Nonetheless, Politi dismissed the idea of a “gay cabal,” as reported over the weekend by la Repubblica and Panorama, emphasizing that no one has actually seen the report.
“The idea of a gay cabal is rubbish,” he said. “Here in the Vatican, there are monsignors who have love affairs, with women and with men. But they hide it. They are liberals or conservatives, but certainly they don’t act like a gay lobby.”
Politi said that when Cardinal Ratzinger was elevated to the papacy, he wanted to “turn a new page” on the sex abuse scandal.

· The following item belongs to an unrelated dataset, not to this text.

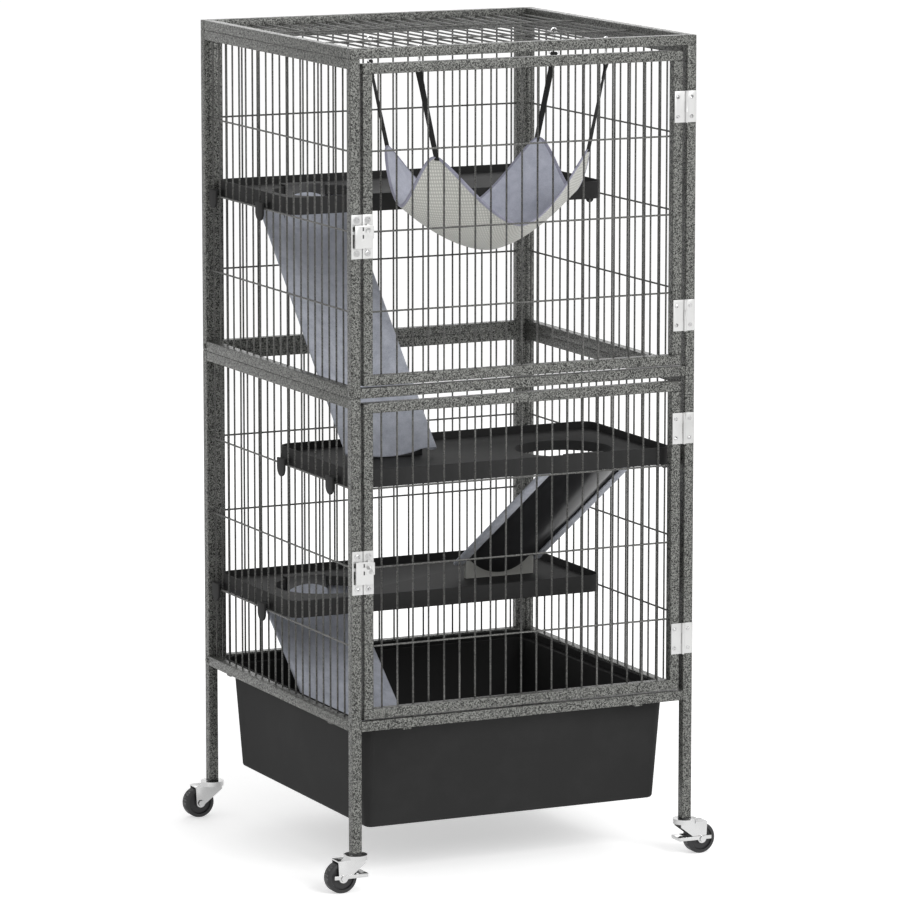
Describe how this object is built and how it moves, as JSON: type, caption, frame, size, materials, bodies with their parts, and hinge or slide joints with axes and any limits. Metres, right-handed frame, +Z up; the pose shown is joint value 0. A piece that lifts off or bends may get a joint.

“He understood how deep this problem was,” Politi said. “But he has not had the courage to order all the bishops to open the archives to see the hidden victims, which are still thousands and thousands all over the world.”
The sex abuse scandal weighed heavily on the Pope, Dowd said. He recounted an interview he conducted several years ago with Pope Benedict XVI’s brother, Georg Ratzinger.
“He said [Pope Benedict XVI] was basically lying awake at night sweating and worrying about it,” Dowd said, “and that actually in terms of his own emotional health it taken a great toll on him.”
As to whether reformers can hope for a more liberal Pope in the future, Dowd was optimistic.
“In my experience,” he said, “the Catholic Church is always liable to surprise.”